Regular Expressions

Mailman gives you a powerful tool to block and accept mail, based on content in email addresses or in any header in the email. These are often called “filters” in Mailman, because they filter incoming mail.

Almost all of these filters use “regular expressions”, or, as they’re often termed on the Mailman configuration pages, “regexps”.

Regular expressions allow you to target specific kinds of messages without affecting everything else. But they are also easy to make mistakes in, and target too much mail or too little.

Whenever adding new filters, if you have the option to “discard” or “hold”, choose hold. Once you are sure you have the regular expression correct, then you can switch to discard if desired.

Spam Filter Rules

One of the most common uses of regular expressions is to filter out and discard some kinds of messages, often spam or abusive messages. In Privacy options...:Spam Filters you can add Spam Filter Rules to discard or hold incoming messages.

These rules apply to every header in the email. Where other filters apply just to email addresses, spam filter rules can match any text anywhere in the header, so you’ll have to be careful.

Match a specific header

You will almost always want to match against a specific header, often the Subject line. Begin your regular expression with a caret and then the header name to limit your match to that header. For example:

^Subject: subject to block

The caret matches the beginning of a line, and then “Subject: ” matches that header. So this regular expression will only match lines that begin with “Subject: ”. In email headers, that means the Subject of the message.

Escape special characters

Regular expressions are filled with special characters that mean something other than what they are. Subject lines, for example, often have square brackets in them, but square brackets have a special meaning in regular expressions. They mean any character appearing between the brackets. So if you try to block subjects that begin with “[SPAM]" using this:

^Subject: [SPAM]

What you’re really doing is blocking any subject that begins with S, P, A, or M. (It won’t even block the [SPAM] subjects, since those begin with square brackets.)

To avoid the special meaning for the square brackets or any other special character, put a backslash in front of them:

^Subject: \[SPAM\]

Special characters you’re likely to run into are the period (.), asterisks (*), plus symbols (+), and question marks (?), as well as parentheses and either of the square brackets. All of these need to be escaped with a backslash.

Optional matches

Often, especially when dealing with subjects, there will be slight variations on the text you’re trying to match. For example, subjects sometimes begin with “Re: ” and sometimes don’t.

You can match optional text by surrounding that text with parentheses and putting a question mark after the parentheses. Parentheses mean treat this text as one item and the question mark means the previous item is optional.

^Subject: (Re: )?\[SPAM\]

This will match subjects that begin with “Re: [SPAM]” as well as subjects that begin with “[SPAM]”.

Any character

In regular expressions, the period means “any character”. Wherever a period occurs in your regular expression, any character will match.

^Subject: \[SPA.\]

This will match subjects that begin with “[SPA”, then have any one character, then have a closing bracket. [SPAM], [SPAR], and [SPAT] will all match.
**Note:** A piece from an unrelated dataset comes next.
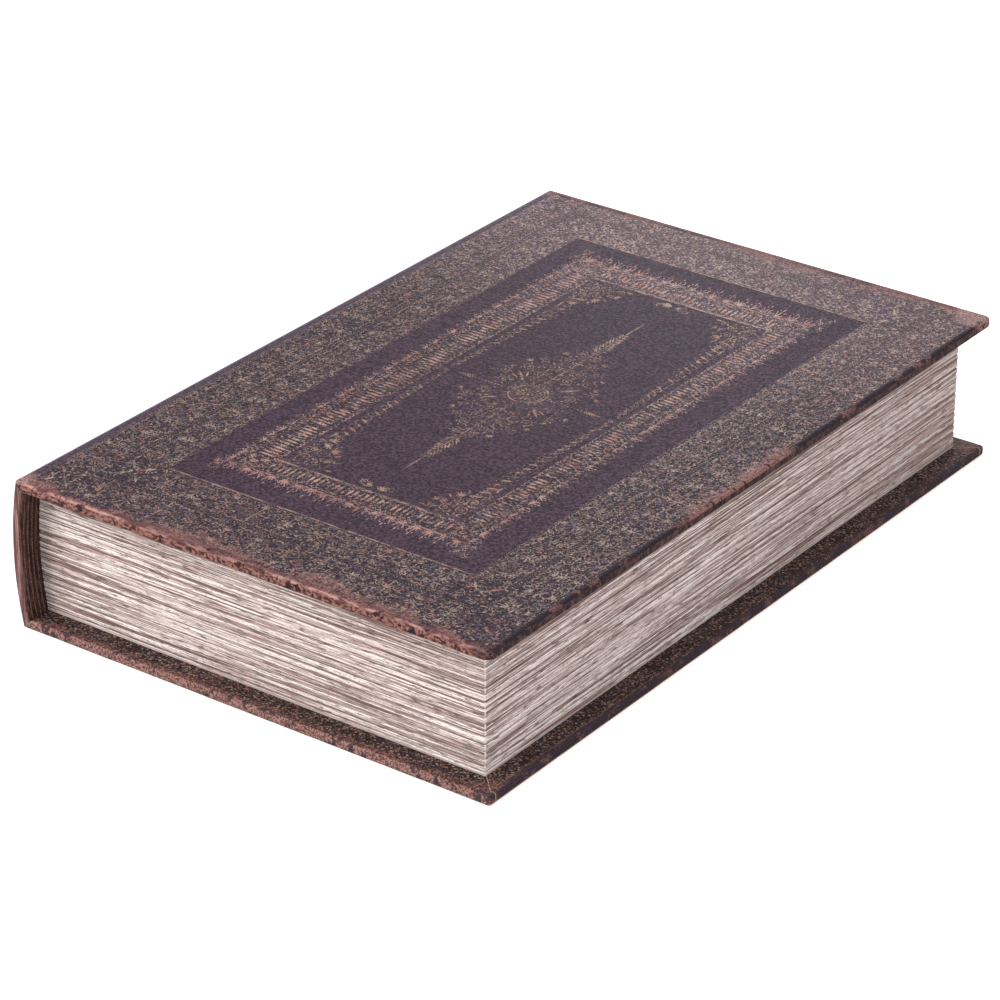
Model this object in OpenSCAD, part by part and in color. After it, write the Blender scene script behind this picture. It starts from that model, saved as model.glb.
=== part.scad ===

Any of a series of known characters

Square brackets will match if any one of the characters between the brackets match. For example, if the only things we want to match are SPAM and SPAT, we could use:

^Subject: \[SPA[MT]\]

You can also use “A-Z” to match any letter, and “0-9” to match any digit. You can also use subsets of those, such as“A-D” or “1-2”. Because dashes have special meanings inside of square brackets (they mean a range of characters), if you want to actually match a dash inside square brackets, put the dash at the end of the list of valid characters: “[a-e3-4-]” will match either a, b, c, d, e, 3, 4, or a dash.

Any number of characters

More useful is to pair the period with the asterisk or plus symbol. The asterisk means any number of the previous item, including zero, and the plus symbol means any number of the previous item, but at least one of them.

If you are receiving messages that contain more than one “Re:” at the beginning of the subject, for example, the question mark won’t do: it will match a single “Re: ” if it exists, but not two in a row or three in a row.

^Subject: (Re: )*\[SPAM\]

That will match any number of the text “Re: ” preceding the “[SPAM]” text.

But you can also use the asterisk with the period to match any number of any character.

^Subject: .*\[SPAM\]

This will match any subject that contains “[SPAM]” anywhere within the subject. Because the period will match any character in front of the text “[SPAM]”, and the asterisk will match zero or more occurrences of that.